Ok, but you may say why doesnt mulitplying 1/3 * 1/3 * 1/3 work?  When we multiply 1/3 3 times, what we are really saying is: What is the probability I get a white marble the first time and get a white marble the second time and get a white marble the third time?  The chances of getting 3 white marbles in a row is 1.3*1/3*1/3 = 1/27.  We would expect this probability to be different and smaller than the probability of getting at least one white marble after 3 attempts.

Finally, you may ask how come adding 1/3+1/3+1/3 =1 does not work?  This is a common but logical fallacy in reasoning most of us are guilty of at first glance.  Adding together implies mutual exclusion, a subject to be covered later.

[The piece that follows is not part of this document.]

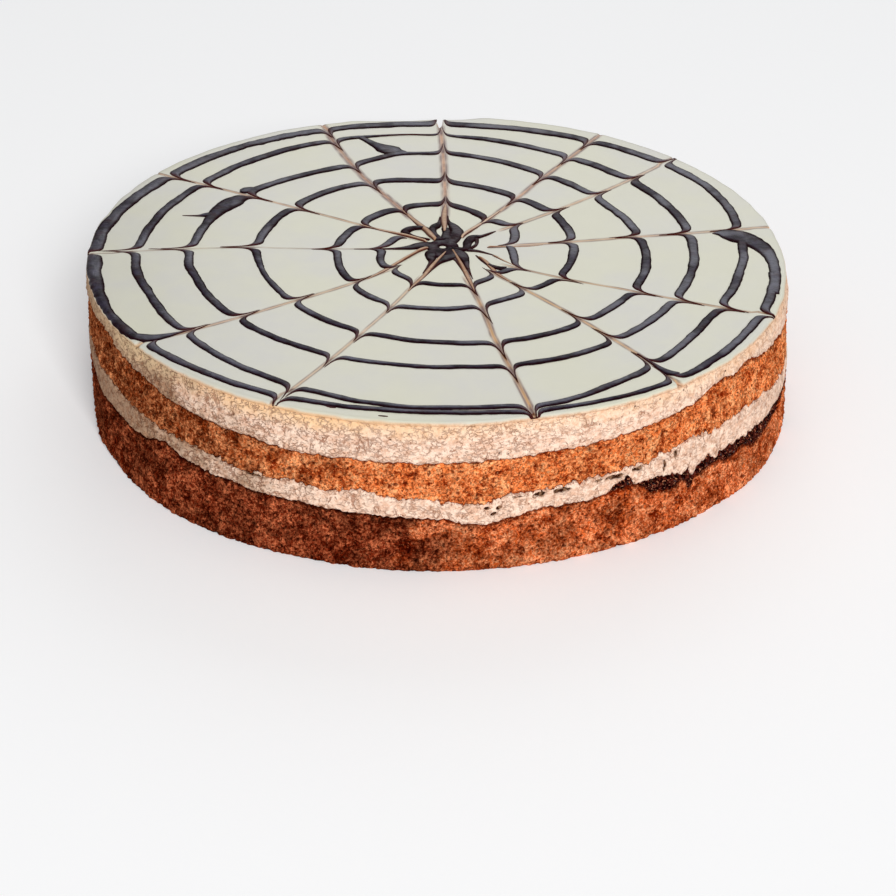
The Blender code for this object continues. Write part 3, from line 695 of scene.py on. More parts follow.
def drizzle_material(name, dark, light, gloss, patch):
    """Dark chocolate that set with a satin skin: slate in patches along its back, partly from its sheen
    and partly from a painted bluish sheen in the web's lighter tone, and darker and redder at its
    edges, with painted shade, and where it was drawn out thin."""
    look = Shading(name)
    # For the web, the lighter tone is a painted bluish sheen
    colour = look.mix(look.span(look.noise(3 * MM, 4, 0.65), 0.35, 0.68), dark, light)
    wine = look.span(look.noise(6 * MM, 3, 0.6, shift=0.6), 0.52, 0.68, 0, 0.65)
    colour = look.mix(wine, colour, WEB_WINE)
    thin, edge = look.attribute("thin"), look.attribute("edge")
    # Painted shade at the drizzle's edges
    colour = look.mix(edge * 0.9, colour, WEB_EDGE_SHADE)
    colour = look.mix(thin, colour, WEB_THIN)
    waves = look.bump(look.noise(2.2 * MM, 3, 0.6), 0.5 * MM, 0.45)
    sheen = look.span(look.larger(thin * 0.7, edge), 0, 1, gloss, 0.02)
    patches = look.span(look.noise(patch, 3, 0.6, shift=0.8), 0.42, 0.62, 0.2, 1.7)
    sheen = sheen * patches
    look.set(Base_Color=colour, Roughness=0.34, Normal=waves, Specular_IOR_Level=sheen,
             Specular_Tint=SHEEN)
    return look.material


def outward(direction):
    """Unit vectors for one direction or an array of them."""
    angle = np.radians(direction)
    return np.stack([np.cos(angle), np.sin(angle), np.zeros_like(angle)], axis=-1)


def clamped(values):
    return np.clip(values, 0, 1)


def bell(values, middle, spread):
    """1 at the middle, dying away smoothly on both sides of it."""
    return np.exp(-((values - middle) / spread) ** 2)


def eased(knots, azimuths):
    """Values at azimuths, eased from knot to knot all the way round."""
    places = np.array([knot[0] for knot in knots], float)
    values = np.array([knot[1] for knot in knots], float)
    after = np.searchsorted(places, azimuths % 360, side="right") % len(places)
    before = after - 1
    span = (places[after] - places[before]) % 360
    share = ((azimuths - places[before]) % 360) / span
    share = share * share * (3 - 2 * share)
    return values[before] + (values[after] - values[before]) * share


def bumps(points, size, shift=0.0):
    """Smooth noise from about -1 to 1 at each point, with bumps of about the given size."""
    places = (points / size + shift).reshape(-1, 3)
    found = [noise.noise(Vector(place)) for place in places.tolist()]
    return np.array(found).reshape(points.shape[:-1])


def pores(points, size, reach, share):
    """1 in the middle of random round pores, falling to 0 at their edge."""
    found = []
    for point in (points / size).reshape(-1, 3).tolist():
        distances, middles = noise.voronoi(Vector(point))
        chosen = noise.cell(middles[0] * 37.0) < share
        found.append(max(0.0, 1 - distances[0] / reach) if chosen else 0.0)
    return np.array(found).reshape(points.shape[:-1]) ** 0.7


def column_azimuths():
    """Even columns round the cake, and closer ones at the slit in the rim."""
    even = np.arange(COLUMNS) * 360 / COLUMNS
    reach = SLIT_HALF_ANGLE * 1.3
    close = SLIT_AZIMUTH + np.linspace(-reach, reach, SLIT_COLUMNS)
    clear = even[np.abs(even - SLIT_AZIMUTH) > reach + 0.1]
    return np.sort(np.concatenate([clear, close]))


# Where the slit is, and the columns round the cake
SLIT_RAY = max(RAYS, key=lambda ray: ray.notch)
SLIT_AZIMUTH = math.degrees(math.atan2(
    WEB_CENTRE.y + RAY_RADII[2] * math.sin(math.radians(SLIT_RAY.outer)),
    WEB_CENTRE.x + RAY_RADII[2] * math.cos(math.radians(SLIT_RAY.outer)),
))
AZIMUTHS = column_azimuths()
OUTWARD = outward(AZIMUTHS)
ROUND_WOBBLE = bumps(OUTWARD * TOP_RADIUS, 60 * MM) * 0.7 * MM


def side_radius(heights):
    """The cake narrows towards the top, is dented at the back and isn't quite round."""
    share = heights / ICING_TOP
    base = eased(BASE_EDGE, AZIMUTHS) * MM
    dent = np.minimum(eased(ICING_EDGE, AZIMUTHS) * MM - TOP_RADIUS, 0) * share * share
    return base + (TOP_RADIUS - base) * share + dent + ROUND_WOBBLE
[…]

We can also obtain the answer by considering all of the possible scenarios and the probabilities of each scenario where B represents a black marble and W represents a white marble for an attempt. We can list all possible outcomes of the 3 attempts:  

1. BBB = (2/3)(2/3)(2/3)=8/27
2. BBW = (2/3)(2/3)(1/3)=4/27
3. BWB = (2/3)(1/3)(2/3)=4/27
4. BWW = (2/3)(1/3)(1/3)=2/27
5. WBB = (1/3)(2/3)(2/3)=4/27
6. WBW = (1/3)(2/3)(1/3)=2/27
7. WWB = (1/3)(1/3)(2/3)=2/27
8. WWW = (1/3)(1/3)(1/3)=1/27

Now add up the probabilities for all of the scenarios in which you get at least one white marble, i.e. all of the scenarios except the first one: 4/27+4/27+2/27+4/27+2/27+2/27+1/27=19/27, which is the same as we obtained earlier.

Note how a seemingly simple problem can easily lead us astray.  More on the way!